Маяковский. Первое впечатление – громадина. Я только взялся за ручку двери в фотографию «Джон Буль», помещавшуюся рядом с ВТО, на улице Горького, как навстречу мне, заполняя весь дверной проем, двинулась огромная фигура в куртке с воротником шалью и надетой чуть набок спортивной кепке.
В тамбуре не было возможности протиснуться мимо, и я отступил, успев заметить на ногах встретившегося очень большие ботинки на толстой подошве. Крупный мужчина широким шагом направился к Страстной площади.

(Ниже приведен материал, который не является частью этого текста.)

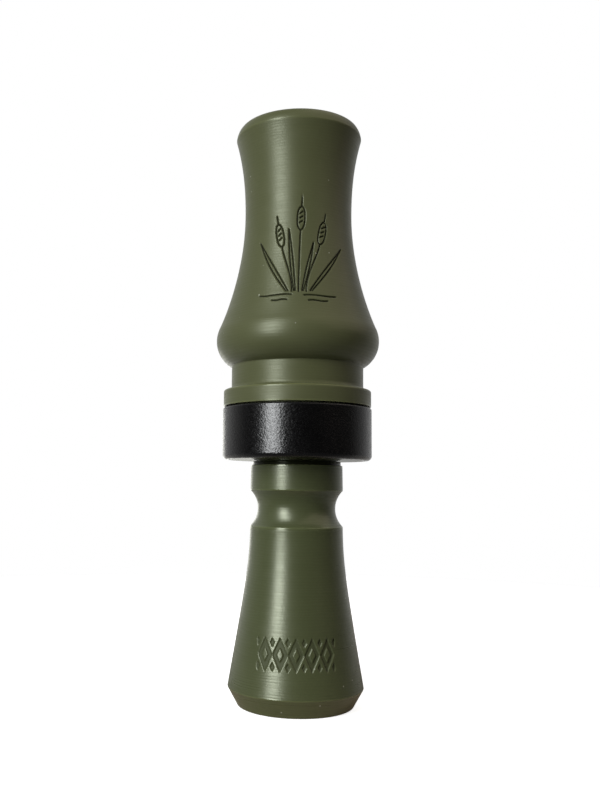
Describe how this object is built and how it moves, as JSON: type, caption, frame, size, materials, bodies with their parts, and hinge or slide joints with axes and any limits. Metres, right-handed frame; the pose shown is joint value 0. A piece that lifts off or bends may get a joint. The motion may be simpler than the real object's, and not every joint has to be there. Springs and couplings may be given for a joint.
{
  "type": "duck call",
  "caption": "Turned double-reed duck call: a flared barrel with a metal band, pushed over the O-rings of a bell-ended insert that carries the tone board, reeds and cork.",
  "frame": {"origin": "centre of the bell's flat rim, on the call's axis", "axes": "+Z along the axis towards the mouthpiece, -Y the side of the tone board that the reeds lie on"},
  "size_m": [0.038, 0.038, 0.1347],
  "materials": {
    "barrel_plastic": "olive drab polycarbonate, satin from the lathe",
    "end_piece_plastic": "darker olive green polycarbonate, satin, with fine turning marks",
    "band_metal": "black anodised over a fine blasted texture",
    "reed_film": "clear-frosted polyester film",
    "cork": "natural agglomerated cork",
    "rubber": "black nitrile, matt"
  },
  "bodies": {
    "insert": {"end_piece": "end_piece_plastic", "tone_board": "end_piece_plastic", "wedge": "cork"},
    "seals": {"o_ring_rear": "rubber", "o_ring_front": "rubber"},
    "barrel": {"barrel": "barrel_plastic", "band": "band_metal"},
    "lower_reed": {"lower_reed": "reed_film"},
    "upper_reed": {"upper_reed": "reed_film"}
  },
  "joints": [
    {"name": "barrel_turn", "type": "hinge", "parent": "insert", "child": "seals", "pos_m": [0, 0, 0.05525], "axis": [0, 0, 1], "continuous": true},
    {"name": "barrel_pull", "type": "slide", "parent": "seals", "child": "barrel", "axis": [0, 0, 1], "range_m": [0, 0.075]},
    {"name": "lower_reed_flex", "type": "hinge", "parent": "insert", "child": "lower_reed", "pos_m": [0, -0.00097, 0.086], "axis": [1, 0, 0], "range_deg": [-2.2, 2], "stiffness_Nm_per_rad": 0.0067, "deforming": ["lower_reed"]},
    {"name": "upper_reed_flex", "type": "hinge", "parent": "insert", "child": "upper_reed", "pos_m": [0, -0.00128, 0.086], "axis": [1, 0, 0], "range_deg": [-2.2, 2], "stiffness_Nm_per_rad": 0.0067, "deforming": ["upper_reed"]}
  ],
  "couplings": [
    {"joint": "upper_reed_flex", "follows": "lower_reed_flex", "ratio": 1}
  ]
}
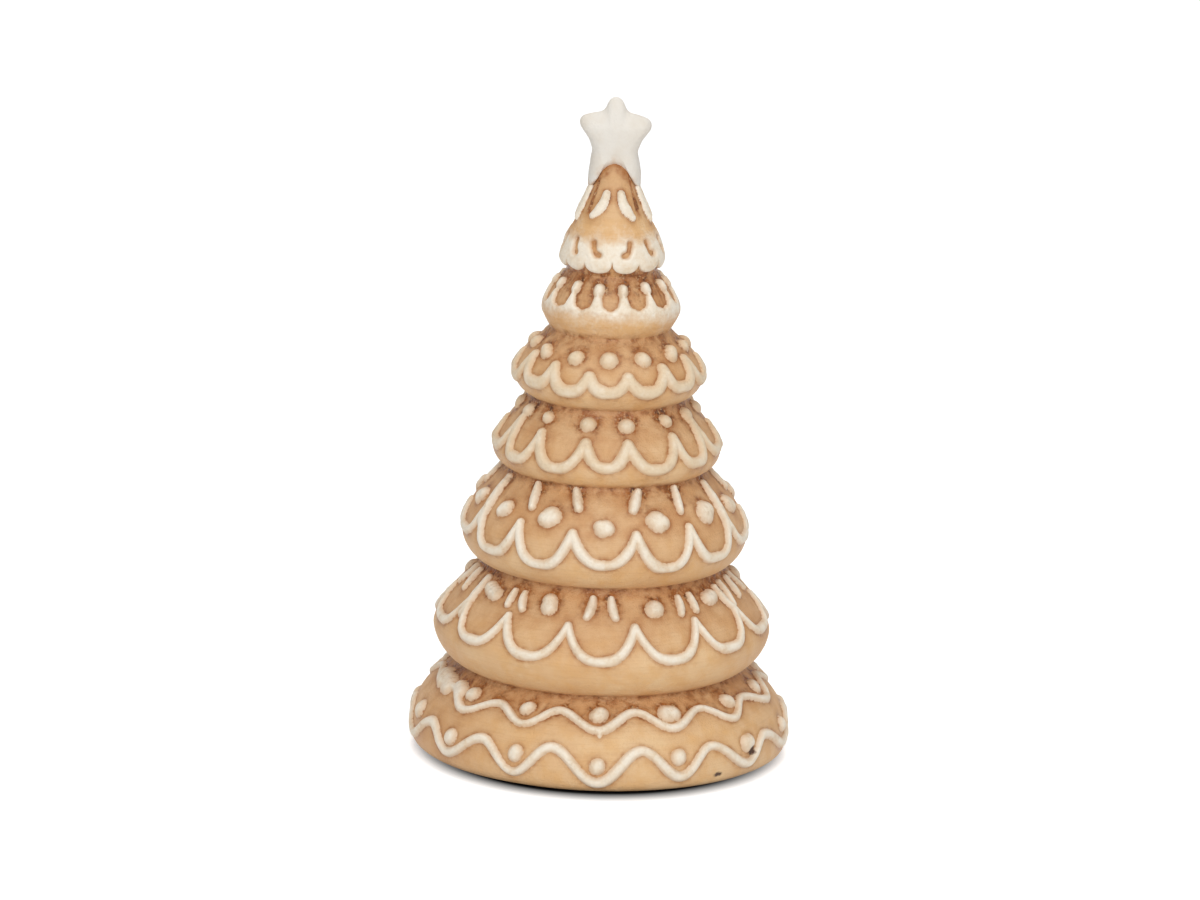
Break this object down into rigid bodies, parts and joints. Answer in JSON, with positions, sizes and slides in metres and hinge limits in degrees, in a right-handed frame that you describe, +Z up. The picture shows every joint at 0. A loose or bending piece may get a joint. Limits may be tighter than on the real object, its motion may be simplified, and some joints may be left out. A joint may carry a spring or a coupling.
{
  "type": "christmas tree ornament",
  "caption": "Tiered table-top Christmas tree in gingerbread style, with piped icing waves, scallops and pearls, and a star pegged into its tip.",
  "frame": {"origin": "middle of the resting face, on the axis of the tree", "axes": "+Z up along the axis of the tree to the star, -Y the front that the star faces, +X to the right"},
  "size_m": [0.101, 0.1022, 0.1743],
  "materials": {
    "gingerbread": "cast filled resin, painted tan, stained brown in the hollows and wiped, satin",
    "icing": "cream paint on the raised lines, soft satin, stain along the edges",
    "star_icing": "off-white paint, soft satin, faint stain at the legs",
    "plate": "unpainted cast plate, matte",
    "felt": "dark brown wool felt"
  },
  "bodies": {
    "root": {"tree_body": "gingerbread", "icing_foot_lower_wave": "icing", "icing_foot_upper_wave": "icing", "icing_tier_2_scallops": "icing", "icing_tier_3_scallops": "icing", "icing_tier_4_scallops": "icing", "icing_tier_5_scallops": "icing", "icing_tier_6_teardrops": "icing", "icing_tier_7_scallops": "icing", "star": "star_icing", "closing_plate": "plate", "felt_disc": "felt"}
  },
  "joints": []
}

– Узнал? – не дожидаясь ответа, Володька Шустрый, сын владелицы фотографии, сунул мне квитанцию на имя Маяковского. – Едва уместился перед аппаратом, – возбужденно тараторил школьный друг. Приемная «Джона Буля» действительно крохотных размеров, а «лаборатория» и того меньше.
Я, конечно, узнал. Мне уже приходилось его видеть и слышать в Политехническом музее. Но встретиться, плечо в плечо, довелось впервые. Огромная габаритность фигуры поэта изумила, даже папироса во рту показалась – «курю трубы фабричные».
Не скажу, что Маяковский был моим кумиром. Я больше увлекался Есениным. Из страны березового ситца дул теплый знакомый ветерок Вашутинской подозеры. Но от горлана, бунтаря тоже некуда деться: он был огромен во всех измерениях, и в трудной для нас, ребят, манере стихосложения и своих поэтических образах.
«Лицом к лицу лица не увидать, большое видится на расстоянии»… Я наблюдал вплотную. Время все поставило на свои места.
С Маяковским меня познакомил Николай Николаевич Асеев в коридоре небольшого зала Дома Герцена, где Владимир Владимирович в этот вечер читал свои стихи.
– А, мускулы… – добродушно-иронически прогудел поэт, протягивая руку, когда Асеев отрекомендовал меня футболистом. Я ответил футбольной строчкой из его стихотворения. Реакция была положительная: в сдержанной улыбке чуть дрогнули уголки рта, и подбородок стал тяжеловеснее.